Gill Bond, chartered occupational psychologist and chairman of the West Midlands Women in Business Association

"Unique Digital, a fast-paced global business, has developed a number of internal communication mechanisms, but face-to-face dialogue is not valued.

"Raising the stature of internal communications means fostering a culture in which the bottom line increases, the customer base is developed and employees can be heard.

"Team meetings need formal structures and agendas. Allocate time for day-to-day issues, business strategy, customer or project information, new ideas and employee feedback.

"The written word can be misinterpreted. Managers must work together demonstrating the same message. Bring everyone together to share company information.

"Business communication is a skill and can be learnt by training. Knowing what to say, how to say it and what mechanism to use can be taught. Reduce emails by giving examples of what should or should not be communicated."
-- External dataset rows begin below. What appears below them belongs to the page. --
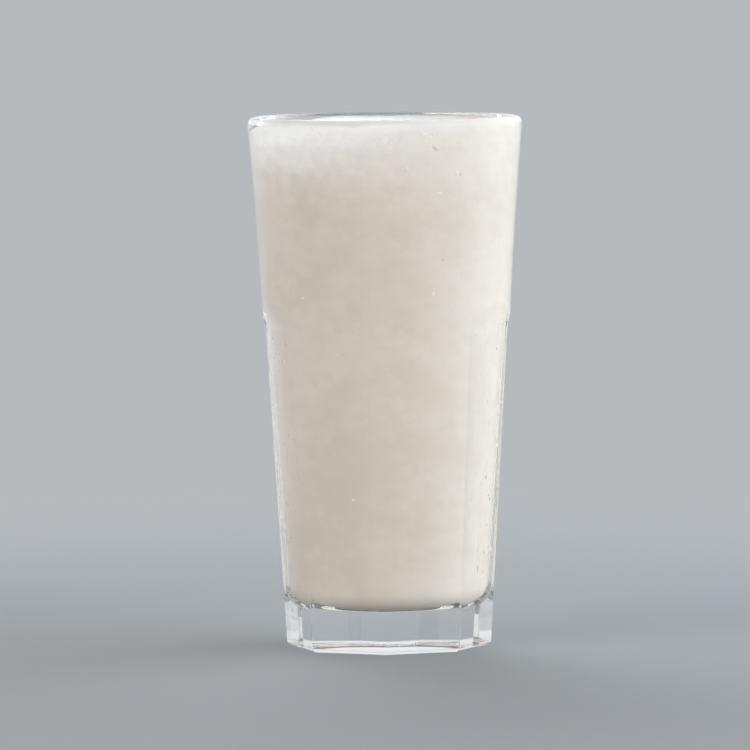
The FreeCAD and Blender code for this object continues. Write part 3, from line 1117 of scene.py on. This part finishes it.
def soft_lamp(name, compass, distance, height, size, brightness, colour, fade=0.3, shown=False):
    """A lamp that faces the glass; compass is degrees from the front, -Y, towards +X."""
    data = bpy.data.lights.new(name, "AREA")
    data.shape = "RECTANGLE"
    data.size, data.size_y = size
    data.energy = brightness * math.pi * size[0] * size[1]
    data.color = colour
    data.use_nodes = True
    cloth = Graph(data.node_tree)
    spot = cloth.node("ShaderNodeNewGeometry", out="Parametric")
    across, up = cloth.part(spot, "X"), cloth.part(spot, "Y")
    sides = cloth.step_up(across, 0.0, fade) * cloth.step_up(across, 1.0, 1 - fade)
    ends = cloth.step_up(up, 0.0, 0.25) * cloth.step_up(up, 1.0, 0.75)
    glow = cloth.node("ShaderNodeEmission", sockets={"Color": WHITE, "Strength": sides * ends})
    cloth.node("ShaderNodeOutputLight", sockets={"Surface": glow})
    lamp = bpy.data.objects.new(name, data)
    turn = math.radians(compass)
    lamp.location = (distance * math.sin(turn), -distance * math.cos(turn), height)
    middle = GLASS_HEIGHT / 2
    aim = Vector((0, 0, middle + 0.6 * (height - middle)))
    lamp.rotation_euler = (aim - lamp.location).to_track_quat("-Z", "Y").to_euler()
    lamp.visible_transmission = False
    lamp.visible_camera = False
    lamp.visible_glossy = shown
    bpy.context.scene.collection.objects.link(lamp)
    print(f"{name}: {data.energy:.0f} W at {compass} degrees")


# %% The lamps
soft_lamp("key", 104, 1.25, 0.50, (1.8, 1.0), 6.0, (0.79, 0.91, 1.0))
soft_lamp("front", 59, 1.45, 0.36, (1.6, 1.1), 7.2, (1.0, 0.985, 0.98))
soft_lamp("fill", -51, 1.6, 0.46, (2.2, 1.1), 7.4, (1.0, 0.965, 0.925), fade=0.45)
soft_lamp("rear", -163, 1.2, 0.56, (1.2, 0.8), 10.5, (0.95, 0.98, 1.0))
soft_lamp("right_spark", 132, 0.75, 0.30, (0.3, 0.4), 4.0, (0.90, 0.95, 1.0), shown=True)
soft_lamp("left_spark", -128, 0.80, 0.30, (0.15, 0.3), 6.0, (0.95, 0.98, 1.0), shown=True)

# %% [markdown]
# ## The room
#
# Clear glass shows what is all round it, so above the cove the room is pale too.  As a light
# it is much weaker than it looks, so that the lamps give the drink its round form.  Light
# has to pass many surfaces of glass before it is lost, so the ray limits are raised.

# %% The room
ROOM_SEEN = 0.92
ROOM_LIGHT = 0.4


def white_room():
    """A pale room: plain to the eye and in the glass, and only a weak light."""
    world = bpy.data.worlds.new("room")
    world.use_nodes = True
    room = Graph(world.node_tree)
    strength = ROOM_SEEN + (ROOM_LIGHT - ROOM_SEEN) * room.ray("Is Diffuse Ray")
    air = room.node("ShaderNodeBackground", sockets={"Color": WHITE, "Strength": strength})
    room.node("ShaderNodeOutputWorld", sockets={"Surface": air})
    return world


bpy.context.scene.world = white_room()
bpy.context.scene.view_settings.view_transform = "Standard"
bpy.context.scene.cycles.glossy_bounces = 12
bpy.context.scene.cycles.max_bounces = 16
print(f"the room gives {ROOM_LIGHT / ROOM_SEEN:.0%} of the light that it shows")

# %% [markdown]
# ## The camera
#
# It stands two metres off with a long lens, so the glass tapers by its own shape and hardly by
# perspective.  It is a few degrees above the middle, which opens the rim to a thin ellipse,
# and a little to the right of the front corner.

# %% The camera
AZIMUTH = math.radians(2.67)
ELEVATION = math.radians(4.04)
ROLL = math.radians(-0.49)
DISTANCE = 1.948
SIDE_STEP = -3.62 * MM
AIM_HEIGHT = 82.55 * MM
LENS = 307.6

to_camera = Vector((
    math.sin(AZIMUTH) * math.cos(ELEVATION),
    -math.cos(AZIMUTH) * math.cos(ELEVATION),
    math.sin(ELEVATION),
))
to_right = Vector((math.cos(AZIMUTH), math.sin(AZIMUTH), 0))
aim = to_right * SIDE_STEP + Vector((0, 0, AIM_HEIGHT))
camera_data = bpy.data.cameras.new("camera")
camera_data.lens = LENS
camera_data.sensor_width = 36.0
camera_data.clip_end = 30.0
camera = bpy.data.objects.new("camera", camera_data)
camera.matrix_world = (
    Matrix.Translation(aim + to_camera * DISTANCE)
    @ (-to_camera).to_track_quat("-Z", "Y").to_matrix().to_4x4()
    @ Matrix.Rotation(ROLL, 4, "Z")
)
bpy.context.scene.collection.objects.link(camera)
bpy.context.scene.camera = camera
print(f"camera {DISTANCE:.2f} m away, {math.degrees(ELEVATION):.1f} degrees up")
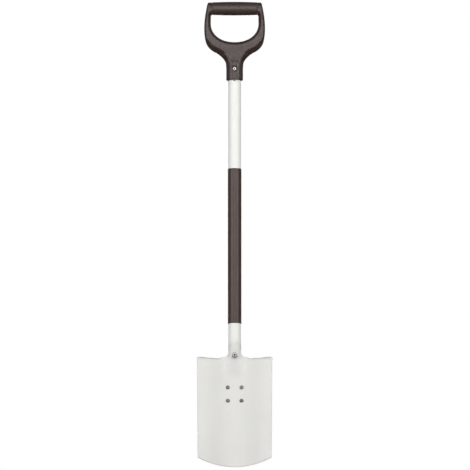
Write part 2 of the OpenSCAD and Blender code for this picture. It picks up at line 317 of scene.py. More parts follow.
def moulded(name, light, dark, rough, specular):
    """Spark-eroded moulded plastic: a fine grain, with a slow change of gloss."""
    material, tree, shader = clouded(name, light, dark, (45, 3.0), rough, 0.06, 160, 4.0)
    shader.inputs["Specular IOR Level"].default_value = specular
    bump(tree, shader, [(noise(tree, 2600, 3.0, 0.6), 0.00003)])
    return material


def plated(name, light, dark, rough):
    """Zinc-plated steel: cloudy colour and gloss, with a fine grain."""
    material, tree, shader = clouded(name, light, dark, (350, 4.0, 0.6), rough, 0.08, 600)
    shader.inputs["Metallic"].default_value = 1.0
    bump(tree, shader, [(noise(tree, 1500, 4.0, 0.65), 0.00002)])
    return material


blade_coat = powder_coat("blade_coat", (0.745, 0.74, 0.715), (0.715, 0.71, 0.685), 0.36)
shaft_coat = powder_coat("shaft_coat", (0.86, 0.86, 0.835), (0.84, 0.84, 0.815), 0.38)
sleeve_plastic = moulded("sleeve_plastic", (0.062, 0.033, 0.026), (0.052, 0.028, 0.022), 0.43, 0.65)
handle_plastic = moulded("handle_plastic", (0.052, 0.028, 0.023), (0.042, 0.023, 0.019), 0.44, 0.75)
grip_plastic = moulded("grip_plastic", (0.055, 0.030, 0.024), (0.045, 0.025, 0.02), 0.48, 0.8)
plug_plastic = moulded("plug_plastic", (0.02, 0.02, 0.02), (0.012, 0.012, 0.012), 0.5, 0.5)
grey_steel = plated("grey_steel", (0.29, 0.28, 0.27), (0.21, 0.203, 0.196), 0.52)
bright_steel = plated("bright_steel", (0.58, 0.575, 0.57), (0.48, 0.475, 0.47), 0.42)
# Near-black steel painted into the screws' recesses and round the neck screw's head edge: painted shade,
# not the steel's own colour
shade_painted_steel = plated("shade_painted_steel", (0.10, 0.095, 0.09), (0.05, 0.047, 0.044), 0.6)

# ---------------------------------------------------------------- sleeve
# Each end has a lip, set off by a shallow groove with sloping sides
LIP_L, GROOVE_W, GROOVE_DEPTH, GROOVE_SLOPE = 3.2, 0.7, 0.28, 0.15
SLEEVE_GAP = 0.05
sleeve_l = SLEEVE_HIGH - SLEEVE_LOW
low_half = [
    (TUBE_R + SLEEVE_GAP, 0),
    (SLEEVE_R, 0),
    (SLEEVE_R, LIP_L),
    (SLEEVE_R - GROOVE_DEPTH, LIP_L + GROOVE_SLOPE),
    (SLEEVE_R - GROOVE_DEPTH, LIP_L + GROOVE_W),
    (SLEEVE_R, LIP_L + GROOVE_W + GROOVE_SLOPE),
]
low_radii = [0.1, 0.45, 0, 0, 0, 0]
sleeve_profile = round_corners(
    low_half + [(r, sleeve_l - z) for r, z in reversed(low_half)], low_radii + low_radii[::-1]
)
points, faces = turned(sleeve_profile)
put_in(
    "sleeve", points + [0, SHAFT_Y, SLEEVE_LOW], outward(points, faces), sleeve_plastic,
    ["grip_sleeve"], sharp=40,
)


# ---------------------------------------------------------------- shaft
def stadium(half_w, half_t, n=144):
    """A closed loop of a flattened tube, two half circles joined by straight walls, evenly spaced."""
    half_t = min(half_t, half_w)
    flat, arc = half_w - half_t, math.pi * half_t
    places = np.arange(n) * (4 * flat + 2 * arc) / n
    turn = np.clip((places - flat) / half_t, 0, np.pi)
    turn += np.clip((places - 3 * flat - arc) / half_t, 0, np.pi)
    x = np.clip(places, 0, flat) - np.clip(places - flat - arc, 0, 2 * flat)
    x += np.clip(places - 3 * flat - 2 * arc, 0, flat)
    return np.stack([x + half_t * np.sin(turn), -half_t * np.cos(turn)], 1)


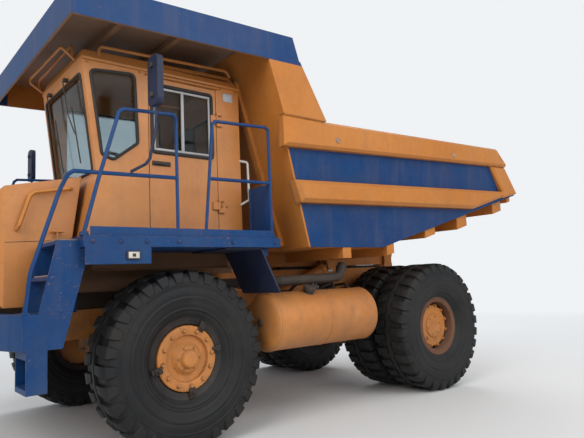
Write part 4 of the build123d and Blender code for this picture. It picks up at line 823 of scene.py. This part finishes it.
def corners(low, high, foot, head):
    """The four corners of an upright window, as places along the wall and heights."""
    return (low, foot), (high, foot), (high, head), (low, head)


def seal(name, outline, thick, body="chassis", bend=0.05):
    """A rubber seal round an opening, half sunk in the panel."""
    tubes(name, [rounded(outline, bend, True)], thick, rubber_seal, body, True)


quarter = ((-2.809, 3.420), (-2.395, 3.455), (-2.368, 2.800), (-2.600, 2.620), (-2.707, 2.655))
screen = corners(0.275, 1.325, 2.510, screen_top_z)
seal("windscreen_seal", [(x, screen_y(z) - 0.002, z) for x, z in screen], 0.013)
seal("quarter_seal_left", [(cab_side_x + 0.002, y, z) for y, z in quarter], 0.015)
seal("right_window_seal", [(0.198, y, z) for y, z in corners(-2.650, -1.560, 2.650, 3.400)], 0.016)
seal("rear_window_seal", [(x, -1.226, z) for x, z in corners(0.430, 1.180, 2.750, 3.350)], 0.014)
door_window = corners(-2.225, -1.565, 2.735, 3.400)
seal("door_window_seal", [(cab_side_x + 0.002, y, z) for y, z in door_window], 0.017, "door", 0.04)
# Bars of the sliding window's frame. Columns: low corner, high corner
sash_bars = (
    ((1.385, -2.205, 2.755), (1.400, -2.185, 3.380)), ((1.385, -1.605, 2.755), (1.400, -1.585, 3.380)),
    ((1.388, -1.915, 2.755), (1.406, -1.885, 3.380)), ((1.385, -2.205, 2.755), (1.402, -1.585, 2.778)),
    ((1.385, -2.205, 3.358), (1.402, -1.585, 3.380)),
)
sash = bmesh.new()
for low, high in sash_bars:
    slab(sash, low, high, 0.003)
piece("door_window_sash", sash, aluminium, "door")
fittings = bmesh.new()
slab(fittings, (cab_side_x, -2.230, 2.605), (1.408, -2.040, 2.650), 0.003)
slab(fittings, (1.414, -2.215, 2.615), (1.432, -2.085, 2.640), 0.006)
for y in (-2.215, -2.105):
    slab(fittings, (1.404, y, 2.617), (1.420, y + 0.020, 2.638), 0.003)
turned(fittings, ((0, 0), (0, 0.012), (0.010, 0.012), (0.010, 0)), (cab_side_x, -2.060, 2.628), (1, 0, 0), 20)
piece("door_handle", fittings, black_iron, "door")
drip = bmesh.new()
slab(drip, (1.398, -2.290, 3.474), (1.425, -1.480, 3.486), 0.004)
slab(drip, (1.398, -2.262, 1.980), (1.416, -1.508, 1.996), 0.003)
piece("door_drip_strips", drip, cab_paint)
bare_plate = bmesh.new()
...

Nick Isles, associate director, The Work Foundation

"Mr Stevens needs to be clear about his reason for wanting more communication. It seems as though he believes - and quite rightly - that better day-to-day 'chat' will help with a range of functions including improving innovation within Unique Digital and being more responsive to customer demand.

"What he really needs to do, therefore, is embed a knowledge-management system within the workforce. This covers everything from the informal things he's already tried, to providing staff with incentives to share information and communicate more freely face-to-face through the performance- management system.

"Link 'chat' to performance-related pay and other benefits and he will see faster change embedded more quickly throughout the organisation.

"But integral to everything he does is the example he sets. He needs to stop using electronic means of talking and make a priority of face-to-face communication with all his staff. This will be tough, but with the example he sets, others will follow."